Jean Nouvel's Façade Signature: The Modern Mashrabiya, Light Screens and the Dissolving Skin
How the Pritzker-winning architect built an entire practice on the building's skin — light-filtering screens, kinetic apertures and dematerialised glass — and what his brilliant, fragile experiments teach a hot, sunny, dusty India.
Most architects design buildings and then wrap them in a skin. Jean Nouvel does the opposite. For him the skin is the building — the screen, the veil, the filter through which light enters and the eye reads the architecture. Strip away the famous interiors and the structural gymnastics, and what remains is an obsession with one surface: the façade, treated as a membrane that can breathe, dim, glow, pattern and dissolve.

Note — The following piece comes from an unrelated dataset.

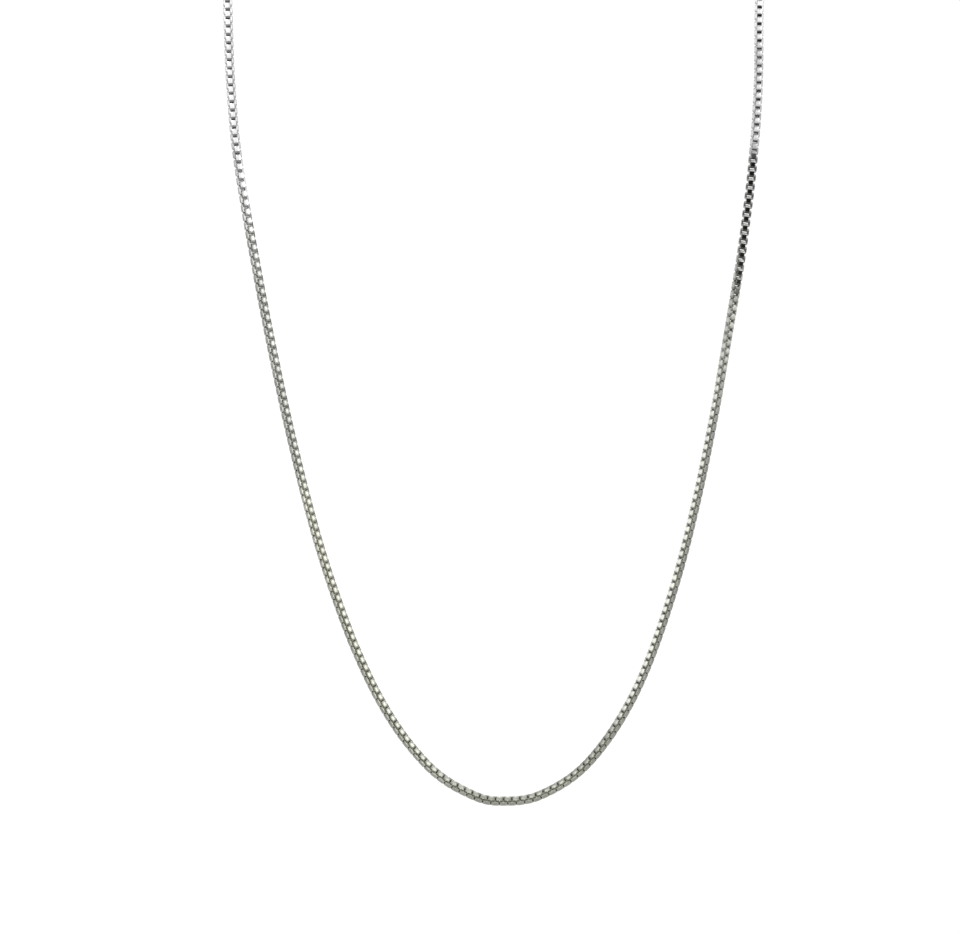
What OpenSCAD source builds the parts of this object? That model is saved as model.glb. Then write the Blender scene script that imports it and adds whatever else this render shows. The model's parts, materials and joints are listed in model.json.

This is not a minor stylistic tic. It is the whole worldview of a man who won the Pritzker Prize in 2008 with a citation that explicitly refused to grant him a "style" — because, the jury wrote, for Nouvel there is no style a priori; a context (culture, location, programme, light) provokes a different strategy each time. And yet across forty years of deliberately dissimilar buildings, one thread holds: the façade does the talking. It is where he fuses culture, climate and technology into a single perforated, layered, light-filtering plane.
For an Indian reader this is not foreign at all. Nouvel's signature move — a screen that filters harsh sun into soft, patterned, dappled light — is something India invented a thousand years ago and called the jaali. His most celebrated façades are, in essence, high-tech jaalis. That makes him one of the most instructive — and most cautionary — architects we can study.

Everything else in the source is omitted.